Lovely photo of Obi Clare.... I think he looks a little like Sarah's Millie?


----------



## Anna (Dec 6, 2011)

What a cutie 


Sent from my iPhone using Tapatalk


----------



## Jeanie (Jan 23, 2012)

Love him 😍😍


Jeanie 😉
http://pdgm.pitapata.com/xfpV.png?Q1pT6eHd


----------



## mairi1 (Mar 12, 2012)

Aw, Obi is gorgeous. I have an American mini too however she is blonde and is just over 16 weeks. I'd love to think that she'd grow up to be even half as cute as little obi. Out of interest, how much does Obi weigh? Molly was 4.4kgs at 16 weeks, just wondered how big she'll get  x


----------



## MillieDog (Jun 1, 2011)

Hello Obi handsome boy.


----------



## lady amanda (Nov 26, 2010)

OH what a great picture!!! i need to take that one to the groomers when I go....that is just how I want ladys mustacche to look!

He is so gorgeous! give him a cuddle from me and Lady


----------



## Janev1000 (Oct 4, 2011)

Obi you are very cute!
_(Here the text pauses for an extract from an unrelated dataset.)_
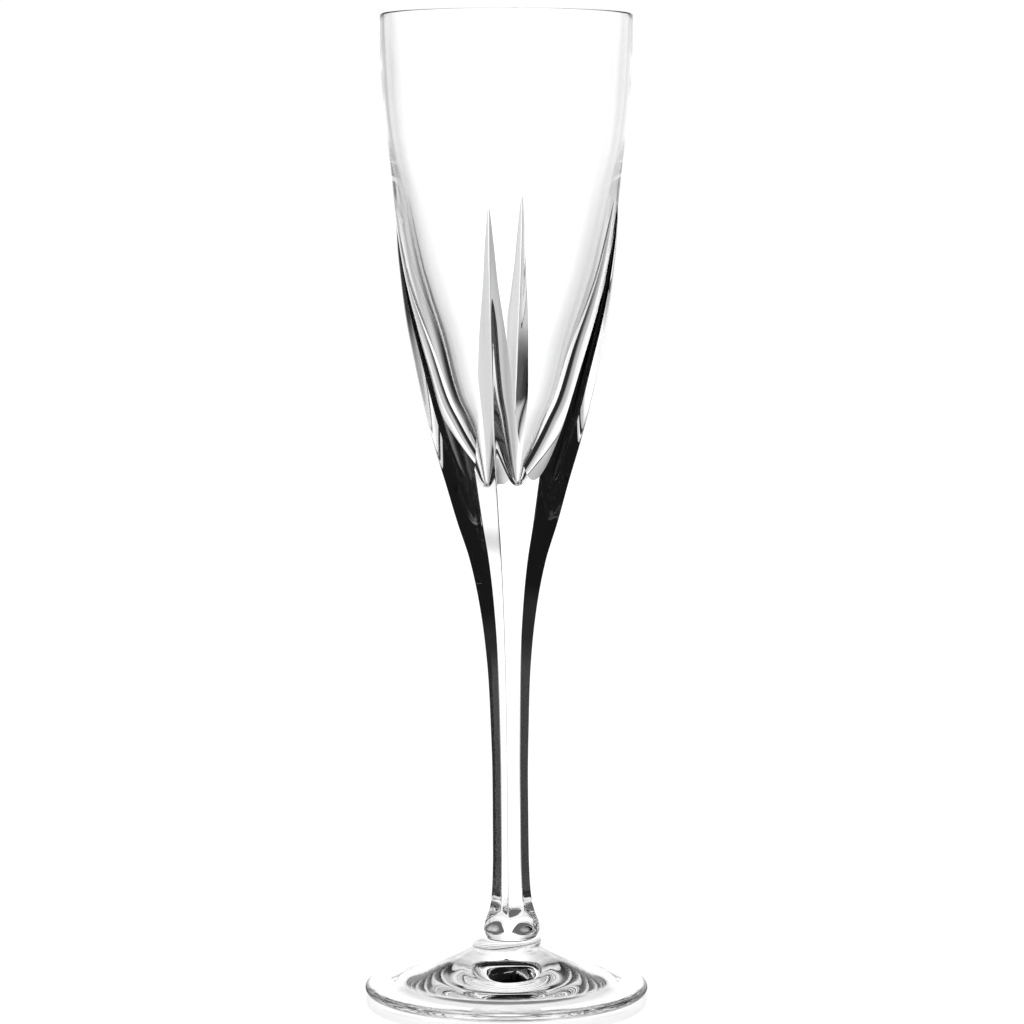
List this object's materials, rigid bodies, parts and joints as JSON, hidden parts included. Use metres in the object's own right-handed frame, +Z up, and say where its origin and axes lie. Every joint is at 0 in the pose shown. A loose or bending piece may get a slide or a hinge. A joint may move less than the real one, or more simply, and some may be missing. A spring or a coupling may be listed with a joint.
{
  "type": "champagne flute",
  "caption": "Tall crystal champagne flute: a round tapering bowl held in a square stem whose corners run up its outside as sharp fins, on a round disc foot.",
  "frame": {"origin": "centre of the foot's resting ring, on the table", "axes": "+Z up along the glass's axis; the four flats of the square stem face along X and Y, and its corners and fins lie on the diagonals"},
  "size_m": [0.0712, 0.0712, 0.245],
  "materials": {
    "bowl_crystal": "clear polished crystal, fire-polished rim",
    "stem_crystal": "clear polished crystal with crisp pressed edges",
    "foot_crystal": "clear polished crystal"
  },
  "bodies": {
    "root": {"bowl": "bowl_crystal", "stem": "stem_crystal", "weld_bead": "stem_crystal", "foot": "foot_crystal"}
  },
  "joints": []
}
Hope you are better now too! x


----------



## Jedicrazy (Apr 26, 2011)

Thank you! It's quite hard to get a good photo where you can see his eyes. That one was just luck on my phone! 



Nanci said:


> What a little doll! Just want to kiss that face! How much does he weigh?


 He's just under 9kg and is 13.5/14 inches to the shoulder, can't get him to stand still to measure properly! 



mandym said:


> Ooooooooh look at that adorable little face,he is just so cute!!! I think obi and miley would make the perfect couple,could you imagine their puppies lol xxx


 ah I know Mandy, I think Obi/Miley babies would be super gorgeous. We'll just have to imagine Mandy. He's had the snip now 



mairi1 said:


> Aw, Obi is gorgeous. I have an American mini too however she is blonde and is just over 16 weeks. I'd love to think that she'd grow up to be even half as cute as little obi. Out of interest, how much does Obi weigh? Molly was 4.4kgs at 16 weeks, just wondered how big she'll get  x


 Thank you so much. I'm sure she will. I love the teddy look of the american cross with the shorter nose. He's just under 9kg and fully grown now. I think he made his final height and weight at around 10months. 



Janev1000 said:


> Obi you are very cute! Hope you are better now too! x


 He's doing really well Jane, thanks for asking, one day at a time for us


----------



## mariag (Jun 19, 2011)

It's so good to get a little Obi fix. I so love his little cutie pie face  X


----------



## mairi1 (Mar 12, 2012)

Thanks Claire, thats a nice size


----------